Even if the rocket successfully launches in February, it still leaves Japan far behind the rest of the space-faring industry. The H3 is entirely expendable, and is far more expensive to launch than the new reuseable rockets in use or being developed by numerous private American companies or other nations. JAXA says it hopes to launch it six times a year, but I can’t imagine it getting even a third that number of customers.

What Japan’s government really needs to do is to get the launch business away from JAXA completely. Let other companies besides Mitsubishi build their own rockets and have JAXA buy their services, rather than try to design its own rockets. This system is working marvelously in the U.S., so much so that India is now aggressively trying to copy it, while communist China has made its own pseudo attempt, somewhat successfully, to do the same for the past five years.

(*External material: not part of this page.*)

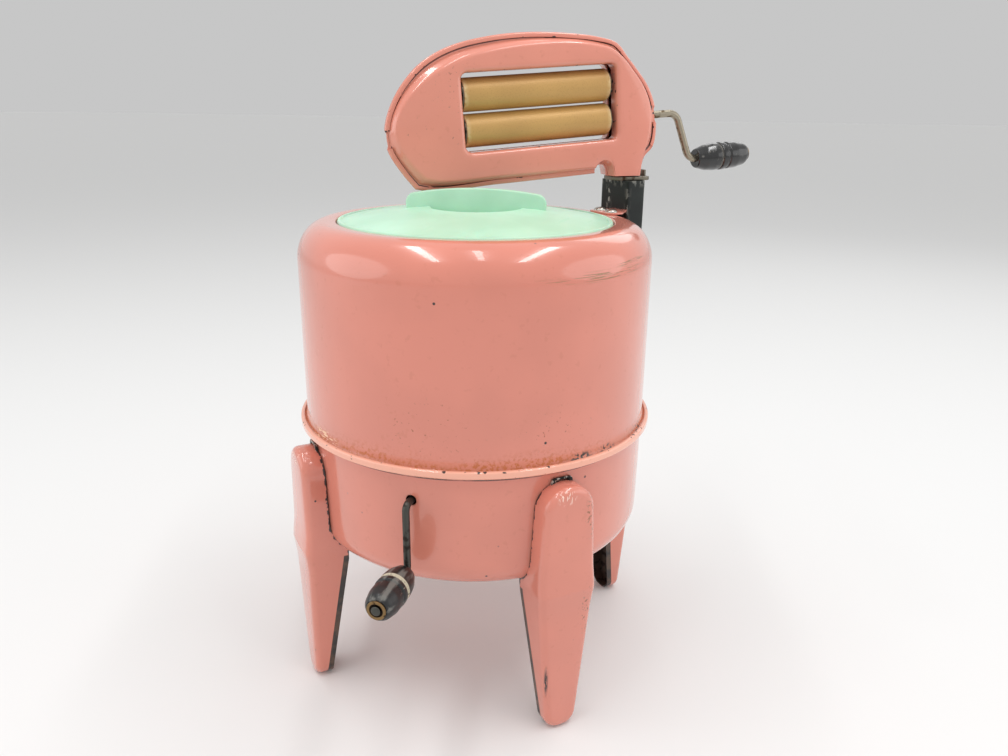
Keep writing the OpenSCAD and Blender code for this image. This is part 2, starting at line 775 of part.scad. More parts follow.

Record-setting Falcon 9 1st stage booster lost after landing

The SpaceX Falcon 9 first stage booster that launched on December 23, 2023 for a record-setting nineteenth time was damaged beyond repair when, after landing on its drone ship successfully, experienced rough seas that caused it to fall over.

The picture at the link shows the crushed booster on its side on the drone ship. SpaceX noted the spectacular history of this booster in a separate tweet:

This one reusable rocket booster alone launched to orbit 2 astronauts and more than 860 satellites — totaling 260+ metric tons — in ~3.5 years.

In a sense, it actually put more mass into orbit that a Saturn 5 rocket, for significant less money though over a much longer period of time.

For SpaceX the loss of this booster is hardly a set back, because it has several other boosters with only a few less total launches in its fleet. Expect one to exceed twenty launches in the near future.

Hat tip to out stringer Jay as well as several readers.

SpaceX launches two German military radar satellites

SpaceX today successfully launched two German military radar surveillance satellites, completing a planned three-satellite constellation, with its Falcon 9 rocket lifting off from Vandenberg Space Force Base in California.

The first stage completed its eighth flight, landing back at Vandenberg.

This launch almost certainly in the past would have launched on a Arianespace rocket, but Arianespace presently has no operational rocket, its Ariane-5 rocket retired and its Ariane-6 rocket not yet operational. Furthermore, its Vega and Vega-C rockets are grounded due to launch failures, and its partnership with Russia ended with Russia’s invasion of the Ukraine. Thus, SpaceX gets the business, being less expensive than ULA (which also has no rockets available right now to handle this launch) and there being no other company capable of launching such a payload.

The leaders in the 2023 launch race:

94 SpaceX
61 China
18 Russia
8 Rocket Lab
7 India

American private enterprise now leads China in successful launches 108 to 61, and the entire world combined 108 to 97. SpaceX now trails the rest of the world (excluding other American companies) 94 to 97.

SpaceX launches 23 Starlink satellites

Early on December 23, 2023 SpaceX successfully launched another 23 Starlink satellites, its Falcon 9 rocket lifting off from Cape Canaveral.

The first stage successfully completed its 19th flight, landing on a drone ship in the Atlantic. This reuse was new record. In fact, the reuse numbers of SpaceX’s fleet Falcon 9 first stages are beginning to resemble the reuse numbers of NASA’s shuttle fleet, and are doing so in a significantly shorter period of time and for a lot less money.

The leaders in the 2023 launch race remain the same:

93 SpaceX
61 China
18 Russia
8 Rocket Lab
7 India

American private enterprise now leads China in successful launches 107 to 61, and the entire world combined 107 to 97. SpaceX now trails the rest of the world (excluding other American companies) 93 to 97.